This repository contains the implementation of our work titled "Effective Waste Classification through Data Augmentation," which explores the impact of various Data Augmentation (DA) techniques, including Image Manipulation, Image Erasing, and Diffusion Models on waste classification. We utilize DenseNet-121 to analyze performance improvements, generalization, image fidelity, and computational costs. Our study introduces a structured framework for hyperparameter tuning of DA methods and provides insights into the strategic selection of DA techniques based on their inherent trade-offs.

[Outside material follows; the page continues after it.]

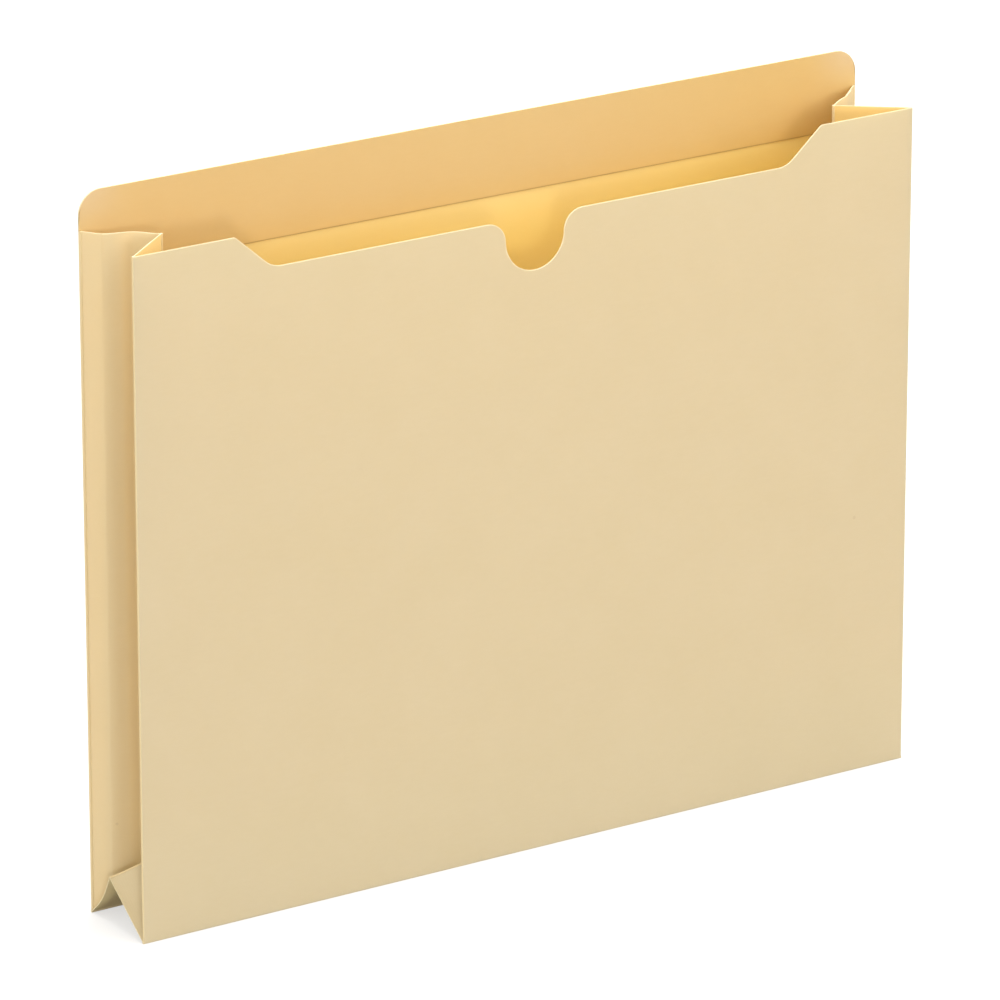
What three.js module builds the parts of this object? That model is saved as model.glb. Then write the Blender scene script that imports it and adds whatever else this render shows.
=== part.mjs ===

- Enhanced Model Performance: Our adaptive framework significantly improves model performance through balanced augmentation approaches.
- State-of-the-Art Techniques: Diffusion models, which are currently state-of-the-art, substantially enhance performance and generalization, despite their higher computational cost.
- Trade-offs in Data Augmentation: We discuss the trade-offs between different DA techniques, particularly focusing on the balance between performance enhancement and computational expenses.
- Generalization Across Datasets: The study highlights the importance of considering generalization to different datasets when evaluating augmentation methods.
- Iterative pipeline for Data Augmentation: We present a framework of iterating through multiple cycles of generation, evaluation through quantitative metrics such as KL divergence and adjustment, to refine the augmentation strategy leading to a more effective and adaptable dataset for downstream tasks.
| DA Technique | RealWaste(Val) | TrashNet(Test) |
|---|---|---|
| DenseNet-121 (DN) | 81% | 42% |
| DN + Image Manipulation | 72% | 53% |
| DN + Image Erasing | 77% | 52% |
| DN + Diffusion Models | 75% | 66% |
| DN + Combined DA | 75% | 63% |
| DA Technique | Creation | Train | GG* | LPIPS |
|---|---|---|---|---|
| Image Manipulation | ~ minutes | 2.3 | 19% | 0.61 |
| Image Erasing | ~ minutes | 2.5 | 15% | 0.51 |
| Diffusion Models | ~ days | 2.6 | 9% | 0.55 |
| Combined DA | - | 2.3 | 13% | 0.57 |
(Note: GG* stands for Generalization Gap and Train is the ratio of the total training time between the baseline model and the current model)
| DA Technique | Cardboard | Glass | Metal | Paper | Plastic | Trash |
|---|---|---|---|---|---|---|
| DenseNet-121 (DN) | 79% | 86% | 83% | 79% | 82% | 80% |
| DN + Image Manipulation | 73% | 75% | 77% | 74% | 71% | 69% |
| DN + Image Erasing | 77% | 78% | 81% | 78% | 73% | 81% |
| DN + Diffusion Models | 74% | 85% | 79% | 73% | 71% | 66% |
| DN + Combined DA | 75% | 83% | 78% | 78% | 72% | 73% |
| DA Technique | Cardboard | Glass | Metal | Paper | Plastic | Trash |
|---|---|---|---|---|---|---|
| DenseNet-121 (DN) | 45% | 50% | 60% | 55% | 40% | 3% |
| DN + Image Manipulation | 60% | 65% | 70% | 72% | 30% | 7% |
| DN + Image Erasing | 52% | 62% | 66% | 61% | 48% | 9% |
| DN + Diffusion Models | 69% | 65% | 71% | 75% | 56% | 9% |
| DN + Combined DA | 63% | 65% | 70% | 72% | 50% | 11% |
As can be seen the iterative pipeline framework showed increased performance and can provide a further framework to apply in all Data Augmentation tasks.
| DA Technique | Cardboard | Glass | Metal | Paper | Plastic | Trash | Overall |
|---|---|---|---|---|---|---|---|
| DN + Image Manipulation(1) | 32% | 45% | 59% | 51% | 24% | 2% | 38% |
| DN + Image Erasing(1) | 44% | 36% | 56% | 61% | 48% | 9% | 47% |
| DN + Image Erasing(2) | 51% | 44% | 57% | 55% | 45% | 5% | 48% |